Yes. And that still holds true. As you’ve obviously noticed from the example, the snowball strategy doesn’t care for interest rates and APR. The snowball method’s greatest flaw will be that you’ll probably end up paying more money over the full lifetime of the loans.
If your financial situation warrants you to examine your loans thoroughly, establish an order for repayment and save as much money as possible – by all means, you’d be best off with the avalanche method.
The good news is – often the smallest debts tend to be the ones with the highest interest rate anyway. Just like in the example, the two highest APR loans are personal loans and credit cards balances. So, even when using the snowball method you might accidentally strike gold and rid yourself from the most expensive loans first, too. That’s like getting two birds with one.. snowball.
The intended gain from the snowball method, however, is not entirely financial. This method will help you repay a debt faster – so the gain will be more psychological than anything. The gratification from repaying a debt, especially if it’s your first repaid debt after a financial struggle – well, it can be very exhilarating to say the least.

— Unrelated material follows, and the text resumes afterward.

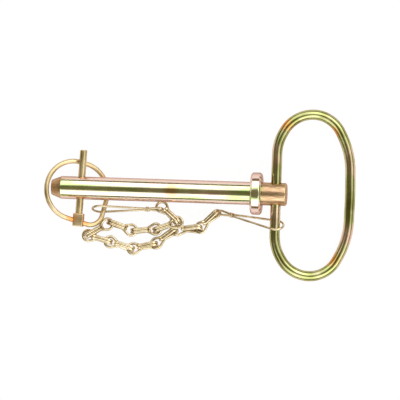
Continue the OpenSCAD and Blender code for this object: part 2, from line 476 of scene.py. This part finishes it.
def sharp_edges(shape, angle):
    return [edge for edge in shape.edges
            if edge.is_manifold and edge.calc_face_angle() > math.radians(angle)]


def moves_along(corners, radii):
    """The feeds and bends of a line with round corners, and its first heading."""
    turns = [0] * len(corners)
    for i in range(1, len(corners) - 1):
        turn_here = (heading_of(corners[i], corners[i + 1])
                     - heading_of(corners[i - 1], corners[i]))
        turns[i] = (turn_here + 180) % 360 - 180
    setbacks = [radius * abs(math.tan(math.radians(turn_here / 2)))
                for radius, turn_here in zip(radii, turns)]
    moves = []
    for i in range(1, len(corners)):
        run = math.dist(corners[i - 1], corners[i]) - setbacks[i - 1] - setbacks[i]
        moves.append(("feed", run))
        if i < len(corners) - 1:
            moves.append(("bend", radii[i], turns[i]))
    return heading_of(corners[0], corners[1]), moves


# %% [markdown]
# ## Setting a finished piece in place
# Every piece is drawn in millimetres on its own bench. It is then moved to its place
# in the pin, takes its finish, takes the place of the solid model's node, and rides
# on that node's body.

# %% Set a finished piece in place


def keep(bench, name, body, node, slot_name, place=Matrix.Identity(4), crease=40):
    """Makes an object of the bench's shape, moved to its place in the pin, in metres."""
    bmesh.ops.transform(bench, matrix=Matrix.Scale(MM, 4) @ place, verts=bench.verts)
    mesh = bpy.data.meshes.new(name)
    for face in bench.faces:
        face.smooth = True
    bench.to_mesh(mesh)
    bench.free()
    mesh.set_sharp_from_angle(angle=math.radians(crease))
    piece = bpy.data.objects.new(name, mesh)
    bpy.context.scene.collection.objects.link(piece)
    mesh.materials.append(FINISH[slot_name])
    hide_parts(node)
    if body:
        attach(piece, body)
    print(name, "faces:", len(mesh.polygons))
    return piece


# %% [markdown]
# ## The bar and its collar
# The bar is turned: a long plain shank, a short cone at the nose so that it finds its
# hole, and a stub behind the collar. Stacked cylinders would do it too, but their
# joints show in a mirror finish. So half of its outline is drawn once and spun round
# the axis. A few extra rings keep the long faces short near the holes. The two cross
# holes are cut afterwards with cutters of the real diameters, as a drill does.

# %% Turn the bar
SHANK_D, SHANK_LEN, NOSE_LEN, NOSE_D = 19, 167, 8.5, 12.2
STUB_LEN, STUB_EDGE = 20.7, 1.2
HANDLE_X, LINCH_X = 20.6, 142.5
HANDLE_HOLE, LINCH_HOLE = 8.9, 7.2
SHANK_RINGS = (-LINCH_X - 6, -LINCH_X + 6, -90, -45, 0, 14)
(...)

This feeling of exhilaration will feed your motivation to continue on your path towards repaying your debts.
In conclusion – let it go and start with something. Anything.
While picking the right strategy for you might indeed be confusing – it’s important that we’re here, having this discussion. See, you’re already putting your mind to the issue. And, more often than not, it’s as simple as just giving a go.
If you have multiple loans to your name. If you’re struggling financially a little. If you’re afraid that you won’t succeed at climbing out from under the burden of your loans – really, try the snowball method!
This method works very well to start you off on your way. As soon as you see your first loan disappearing, you’ll feel even more motivated than before. Consider that sometimes the smallest loans are the highest interest loans, too. Chances are, while starting with the snowball method, you’ll simultaneously start with the avalanche method. And then go from there – you’ll be glad you did!